Clinton and other NATO leaders, however, have said that any peacekeeping force must have armed NATO troops at its core to safeguard returning refugees -- although he has said that force could include Russians.

After yesterday's G-7 plus Russia talks, the eight foreign ministers released a statement listing conditions for settling the Kosovo crisis, including deployment there of "effective international civil and security presences" in Kosovo. U.S. Secretary of State Madeleine Albright told reporters after the talks near Bonn that the gap between Russia and NATO on a peace plan for Kosovo had narrowed.

But it seemed clear from her remarks, and from earlier comments by German Foreign Minister Joschka Fischer, that the central disagreement between NATO members and Russia -- and between NATO and Belgrade -- over the make-up of an international force persist.

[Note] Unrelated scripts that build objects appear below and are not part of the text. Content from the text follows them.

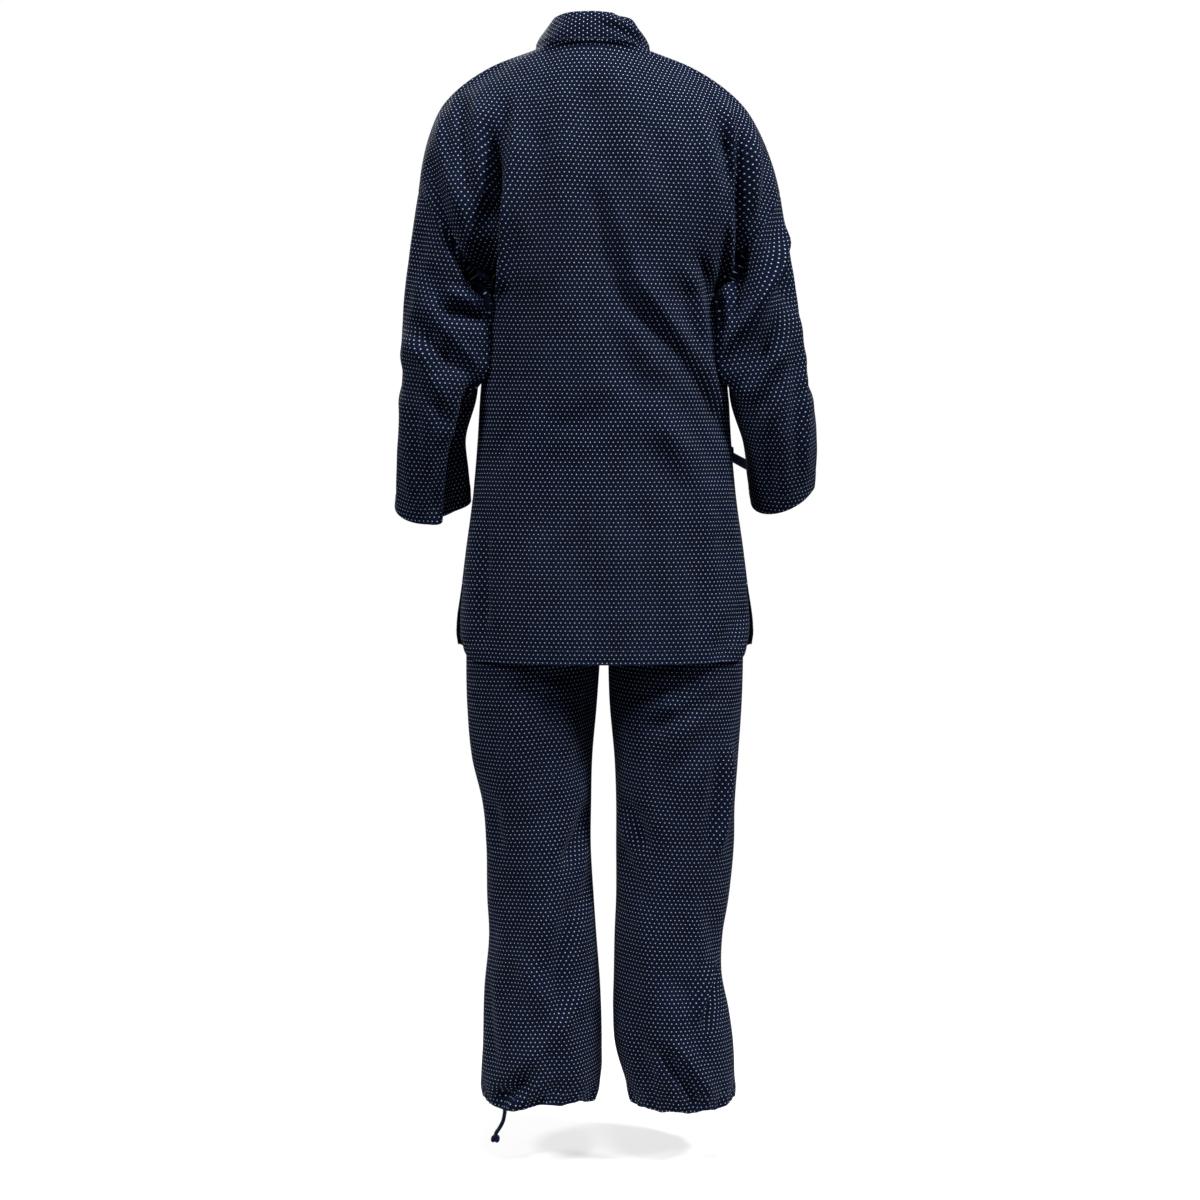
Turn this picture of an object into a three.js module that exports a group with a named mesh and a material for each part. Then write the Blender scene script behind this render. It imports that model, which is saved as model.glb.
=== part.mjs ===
// A samue, worn and hollow: wrap-over jacket with straight-cut body, dropped sleeves, long collar band and
// side tie, over straight trousers whose hems are drawn in by a cord.
// Millimetres. +Z up, the front faces -Y, the wearer's left is +X, the origin is at the nape.
import * as THREE from "three";

// Cloth and seams
const CLOTH = 1.6;
const COLLAR_CLOTH = 2.4;
const TIE_CLOTH = 1.5;
const SEAM_GAP = 0.3;
const LAYER_STEP = 5.8;

// Jacket levels and widths
const ARMPIT_Z = -330;
const SLIT_Z = -603;
const JACKET_HEM_Z = -812;
const HEM_CORNER_LIFT = 9;
const COLLAR_END_Z = -540;
const NECK_HALF = 76;
const COLLAR_SEAM_END_X = -75;
const FRONT_EDGE_X = -125;
const FRONT_HEM_X = -130;
const ROUNDNESS = 0.85;
const BODY_AXIS_Y = -60;
const BODY_AXIS_TOP_Z = -150;

// Where the overlapping left side leaves the body: heights, and distances in from the side seam.
const LAYER_TOP_Z = -25;
const LAYER_FULL_Z = -100;
const LAYER_SIDE_START = 4;
const LAYER_SIDE_FULL = 42;

// Collar band: it stands round the neck above a height and lies flat on the fronts below it.
const NECK_AXIS_Y = -65;
const COLLAR_LYING_Z = -110;
const COLLAR_LEAN = 17;
const COLLAR_LIFT = 1.5;
const COLLAR_ROLL = 2.5;

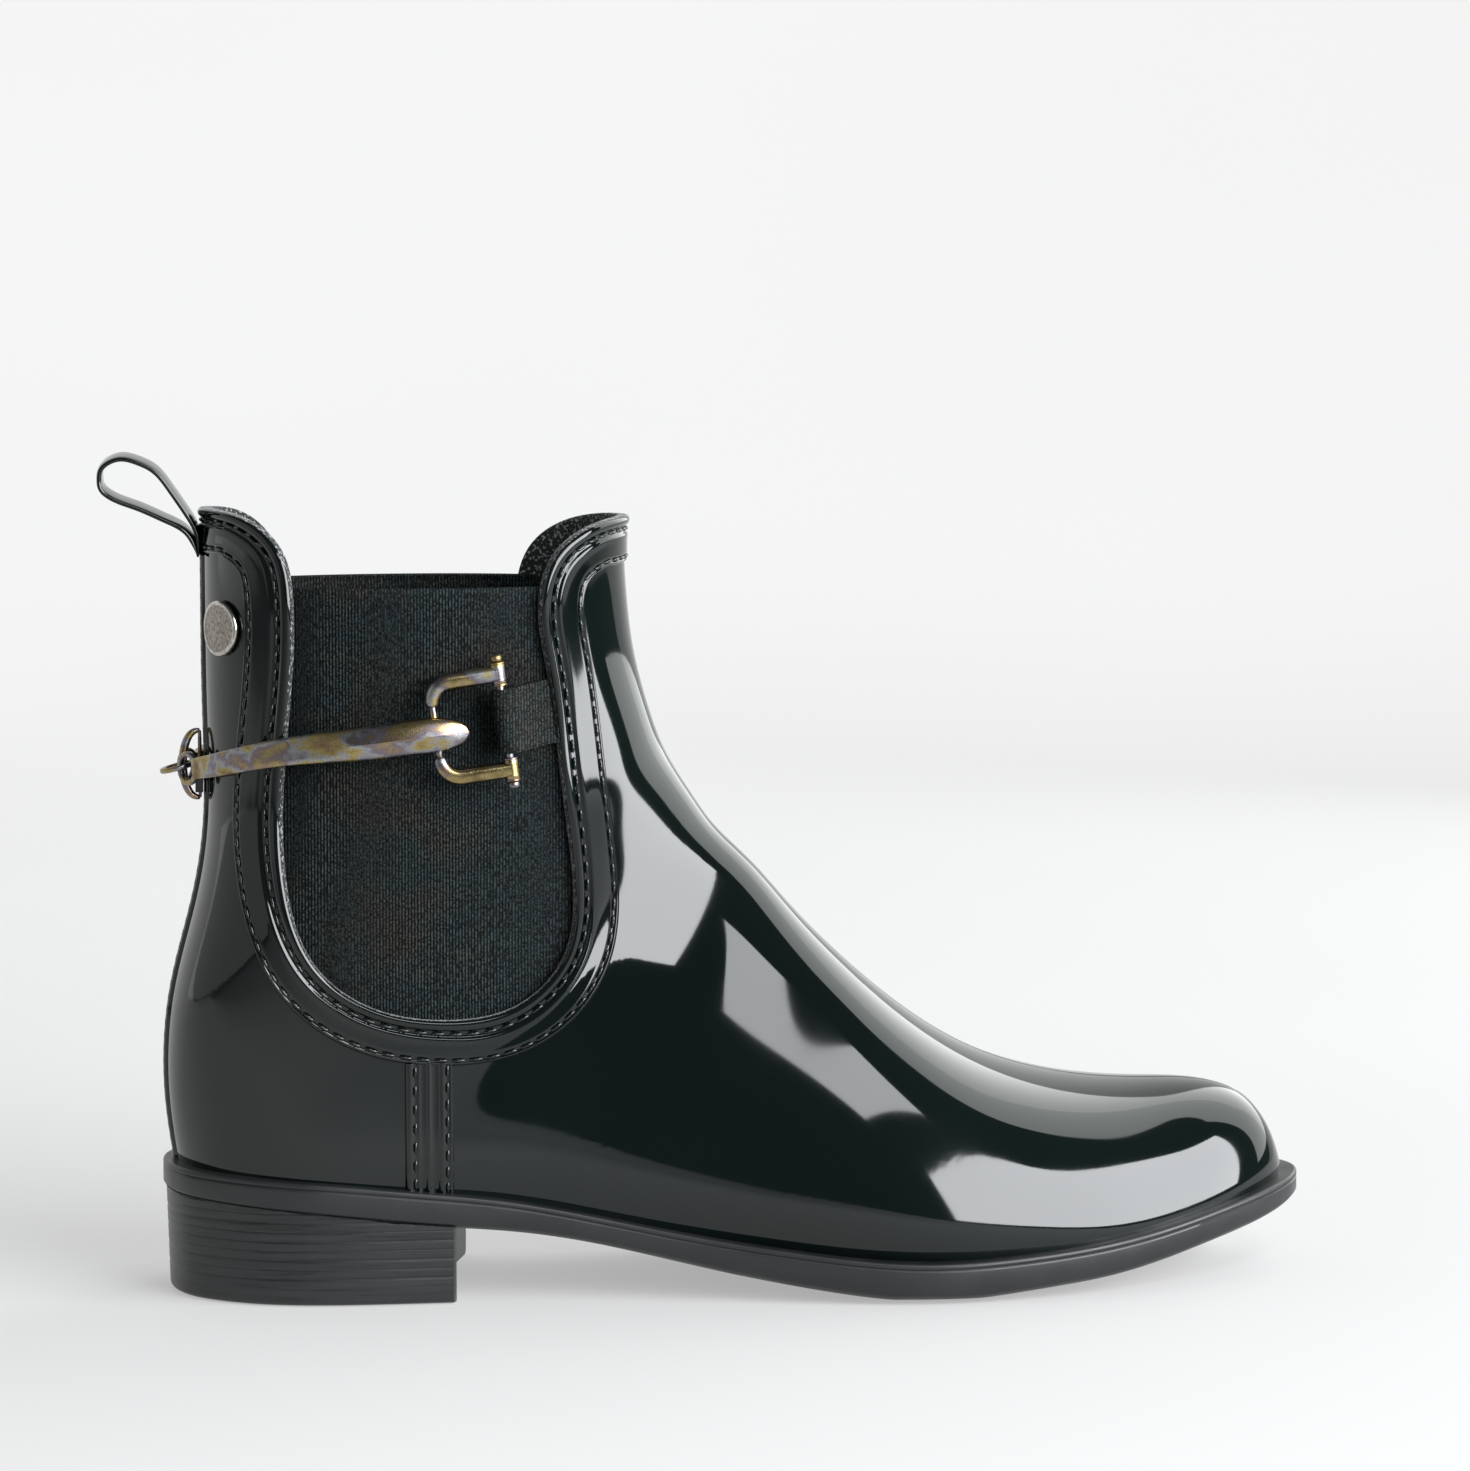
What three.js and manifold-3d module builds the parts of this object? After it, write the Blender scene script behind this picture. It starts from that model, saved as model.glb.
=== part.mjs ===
// Chelsea rain boot, right foot, standing empty on its sole. Millimetres, +Z up.
// +X points to the toe along the heel-to-toe line, -Y is the outer (lateral) side.
// The origin is on the floor under the middle of the heel.
import * as THREE from 'three';
import { mergeVertices } from 'three/addons/utils/BufferGeometryUtils.js';
import Module from 'manifold-3d';

const wasm = await Module();
wasm.setup();

// Last and sole
const LENGTH = 268;          // outsole, heel back to toe tip
const HEEL_BACK = 33.7;      // from the origin back to the heel's rearmost point
const BALL_WIDTH = 92.5;     // outsole at the ball
const BALL_EDGE = 9.4;       // height of the sole's rim at the ball
const HEEL_RISE = 20.6;      // rim at the heel's back over rim at the ball
const TOE_SPRING = 12.2;     // rim at the toe tip over rim at the ball
const SIDE_WALL = 8.4;       // height of the outsole's side
const TREAD_EDGE = 7.5;      // width of the cambered margin of the sole's underside
const TREAD_CAMBER = 2.3;    // height of that margin at the side
const EDGE_ROUND = 1.3;      // rounded lower edge of the heel
const RIM_ROUND = 0.7;       // rounded upper edge of the sole
const LEDGE_TOE = 3.5;       // ledge of the sole round the upper, at the toe
const LEDGE_HEEL = 2.4;      // the same at the heel's back
const GAP = 0.3;             // between two pieces that touch
const INSOLE_THICK = 3;
const INSOLE_PLAY = 2.0;     // insole's edge off the upper's wall

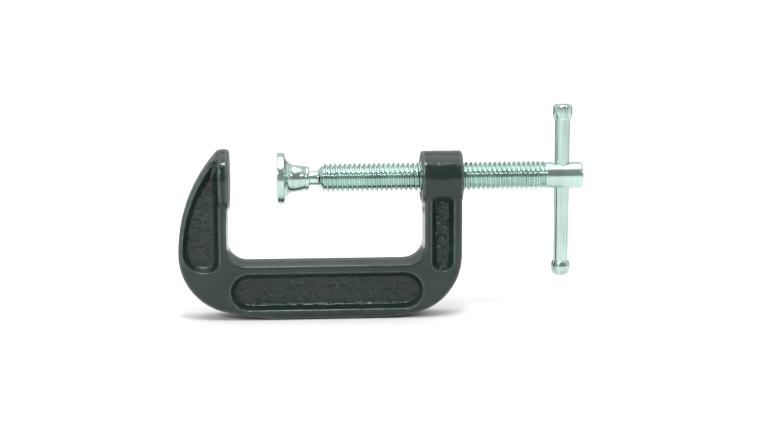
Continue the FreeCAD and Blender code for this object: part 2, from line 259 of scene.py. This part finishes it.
def enamel(groups):
    """Gloss grey-green enamel over rough iron: thick in the hollows, with painted shade there, and
    thinner on the edges, with a painted highlight there.
    """
    material, tree, shader, place = new_material("gloss enamel")
    cloud = effect(tree, groups["mottle"], slow_scale=110.0, quick_scale=1400.0)
    rubbed = effect(tree, groups["edges"], amount=0.55, patch_scale=420.0)["Mask"]
    grime_and_painted_shade = effect(tree, groups["grime_and_painted_shade"], amount=0.55, patch_scale=240.0)["Mask"]
    tone = tree.blend(cloud["Slow"], rgb(0.010, 0.021, 0.014), rgb(0.017, 0.033, 0.024))
    # Convex edges go lighter: partly thinner enamel, partly a painted highlight.
    thinner_enamel_and_highlight = tree.node("ShaderNodeAttribute", attribute_name="edge").outputs["Fac"]
    tone = tree.blend(tree.calc("MULTIPLY", thinner_enamel_and_highlight, 0.7), tone, rgb(0.085, 0.125, 0.104))
    tone = tree.blend(rubbed, tone, rgb(0.11, 0.15, 0.125))
    # Hollows go darker: partly settled polish, oil and dust, partly painted shade.
    tone = tree.blend(grime_and_painted_shade, tone, rgb(0.009, 0.013, 0.011))
    gloss = tree.ramp(cloud["Slow"], 0.0, 1.0, 0.09, 0.17)
    gloss = tree.calc("ADD", gloss, tree.calc("MULTIPLY", rubbed, 0.25))
    gloss = tree.calc("ADD", gloss, tree.calc("MULTIPLY", grime_and_painted_shade, 0.2))
    pocket = tree.node("ShaderNodeAttribute", attribute_name="pocket").outputs["Fac"]
    peel = tree.ramp(tree.grain(place, 560.0, 3.0, 0.6), 0.34, 0.66, soft=True)
    peel = tree.calc("MULTIPLY", peel, tree.ramp(pocket, 0.0, 1.0, 0.10, 2.0))
    swell = tree.grain(place, 170.0, 1.0, 0.4)
    height = tree.calc("ADD", peel, swell)
    bump = tree.node("ShaderNodeBump", {"Height": height, "Strength": 0.6, "Distance": 0.00035})
    shader.inputs["Specular IOR Level"].default_value = 0.42
    wire(tree, [(tone, shader.inputs["Base Color"]), (gloss, shader.inputs["Roughness"]),
                (bump.outputs[0], shader.inputs["Normal"])])
    return material


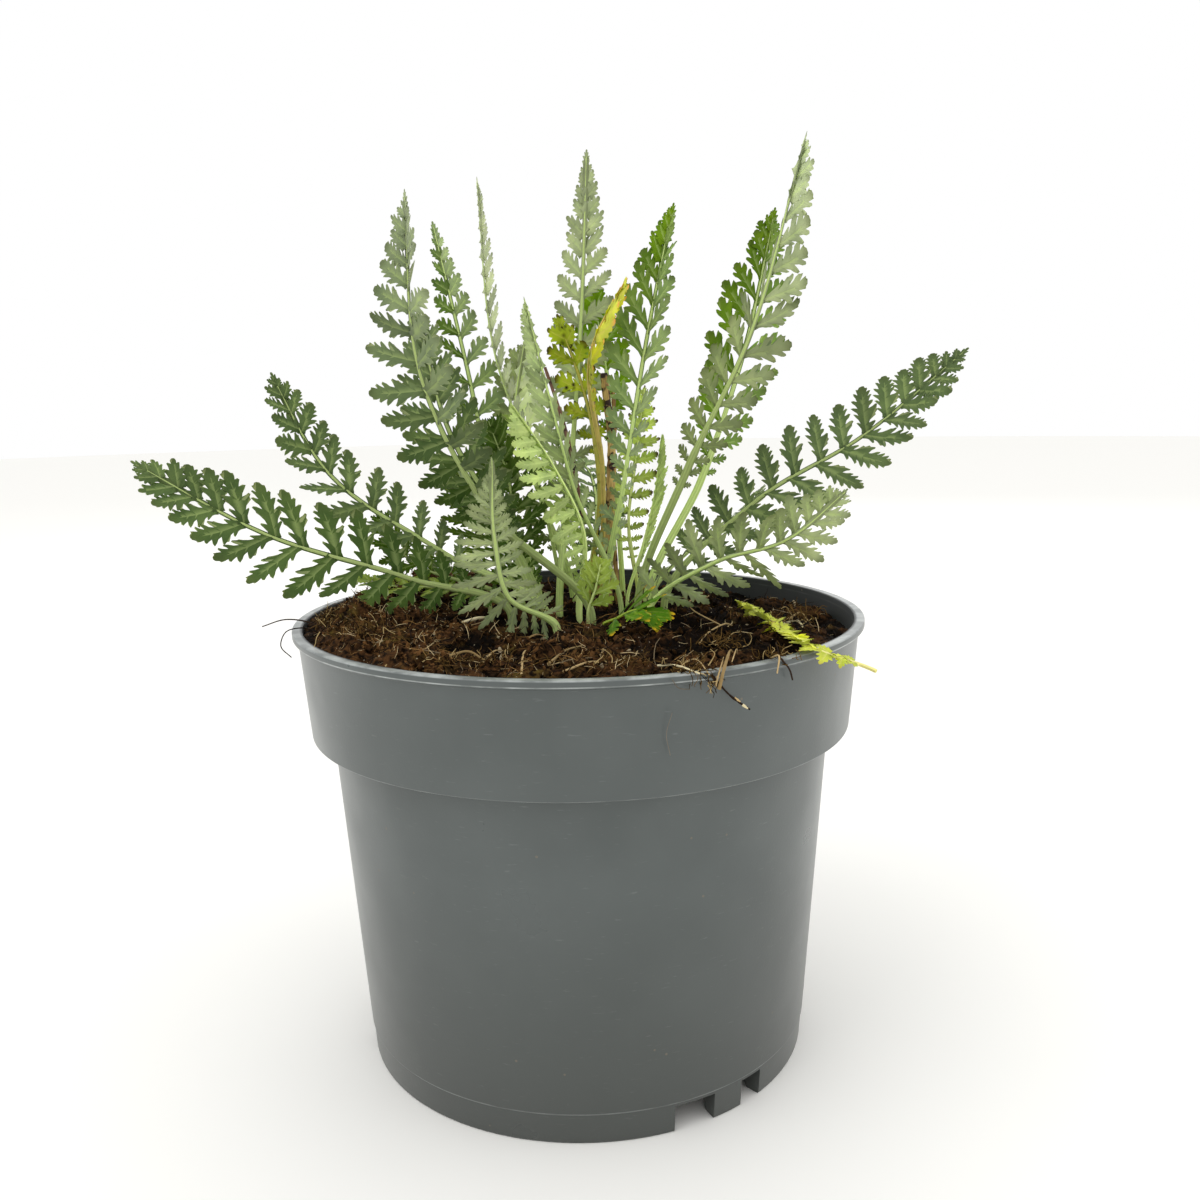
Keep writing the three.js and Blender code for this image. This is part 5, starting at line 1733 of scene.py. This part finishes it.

Albright, at a separate press conference after yesterday's talks, gave the U.S. argument for why NATO troops, and specifically U.S. troops, must be involved.

"Part of what has to happen is that the Kosovar refugees have to be comfortable enough to come home, and they have to be ... demilitarized. And that will not happen if the United States is not part of the operation."

The G-7 plus Russia statement stipulated that the proposed forces must be "endorsed and adopted" by the United Nations. Moscow has repeatedly criticized NATO for beginning its air strikes against Yugoslavia without a mandate from the UN Security Council -- something which it could unilaterally block with its veto on the council.

Yesterday's statement also calls for the eight foreign ministers to "reconvene in due time to review the progress which has been achieved" toward settling the conflict.

Meanwhile, anger over NATO's air strikes continues in Moscow.

Sergey Rogov, the director of the Institute of the USA and Canada of the Russian Academy of Sciences, speaking on RFE/RL's Russian Service last night, blamed the West for the crisis.

Rogov argued that the lack of progress toward a peace deal was due entirely to Western stubbornness over the question of the peacekeeping force. He reiterated the Yugoslav position, supported by Russia, that an armed NATO force on Yugoslav soil is unacceptable. He went on to say that differences over Kosovo had greatly heightened tension between the U.S. and Russia.

"The fact is that this is the most serious crisis in Russian-U.S. relations since the end of the Cold War and the collapse of the Soviet Union. It is not limited to the crisis in Yugoslavia -- there are a number of other problems -- economic and disarmament. All this is very dangerous."

Anti-NATO sentiment is running particularly high among the Communist opposition in Russia. Party leader Gennady Zyuganov likens NATO's air strikes on Yugoslavia with Nazi Germany's bombardment of the Soviet Union during World War Two. Yesterday, Zyuganov characterized the crisis as a struggle between defenseless Yugoslavia and 19 aggressive NATO nations. He also said that the U.S. is using the conflict in an effort to divide Europe.